Abstract

The Heart Mountain block slide of northwestern Wyoming and southwestern Montana is one of the largest slides known to have occurred in Earth's history. This early Eocene block slide covered an area of over 3400 km2 and moved a minimum of 45 km across open terrain. The initial 2- to 4-km-thick Heart Mountain block slide moved on a slope of about 2°, detaching for half its length on a nondescript bedding plane in the Ordovician Big Horn Dolomite (BHD). Given our current understanding of fundamental mechanics, such a great mass of rock should not have begun sliding on such a gentle slope without some special condition. Here we suggest that a special condition existed during the interval between extensive upper-plate dike injections and the initial movement phase.
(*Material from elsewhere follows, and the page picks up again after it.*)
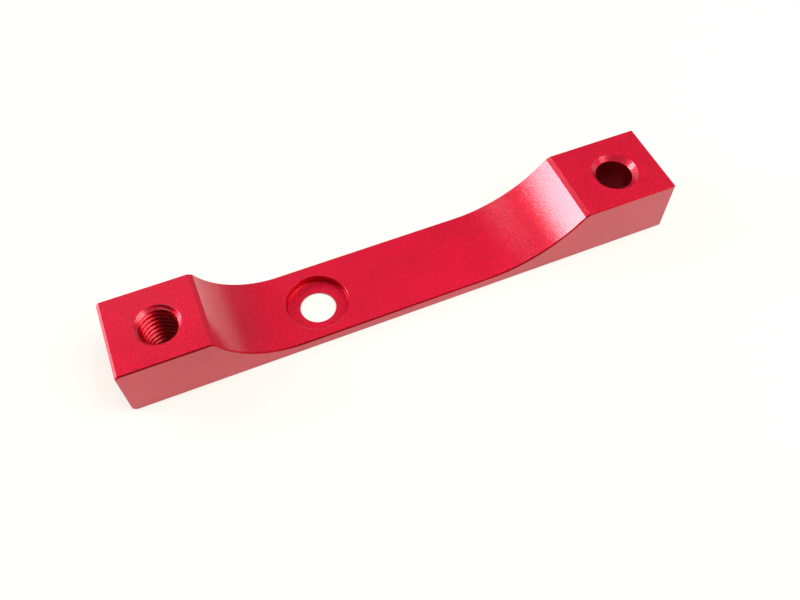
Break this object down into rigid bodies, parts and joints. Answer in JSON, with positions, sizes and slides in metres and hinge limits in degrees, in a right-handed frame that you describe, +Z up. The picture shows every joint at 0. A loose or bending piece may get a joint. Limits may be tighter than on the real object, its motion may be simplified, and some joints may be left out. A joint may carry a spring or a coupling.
{
  "type": "adapter bar",
  "caption": "Milled aluminium adapter bar: a tall block at each end of a thin web, with a tapped hole, a counterbored hole and a plain countersunk hole.",
  "frame": {"origin": "centre of the footprint, on the flat underside", "axes": "+X along the bar, from the block with the tapped hole to the block with the plain hole; +Y across the bar, away from the side that the hole line is nearer to; +Z up, from the underside to the block tops"},
  "size_m": [0.134, 0.02, 0.0147],
  "materials": {
    "red_anodised_aluminium": "bead-blasted, red anodised, satin"
  },
  "bodies": {
    "root": {"adapter_bar": "red_anodised_aluminium"}
  },
  "joints": []
}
In our model, the dike injections increased horizontal stresses and heated the surrounding layers. Both the increased stresses and the heat input elevated fluid pressure of water trapped within the BHD. In addition, vertical hydrofracturing was retarded as horizontal stress approached vertical, thus allowing a critical buildup of fluid pressure. Fluid overpressuring is a mechanism that can overcome the mechanical problem of initiating movement on a low-angle surface. Moreover, this mechanism explains the observed fluidized features found along the basal contact of the slide block as well as the observed lack of deformation in the lower plate.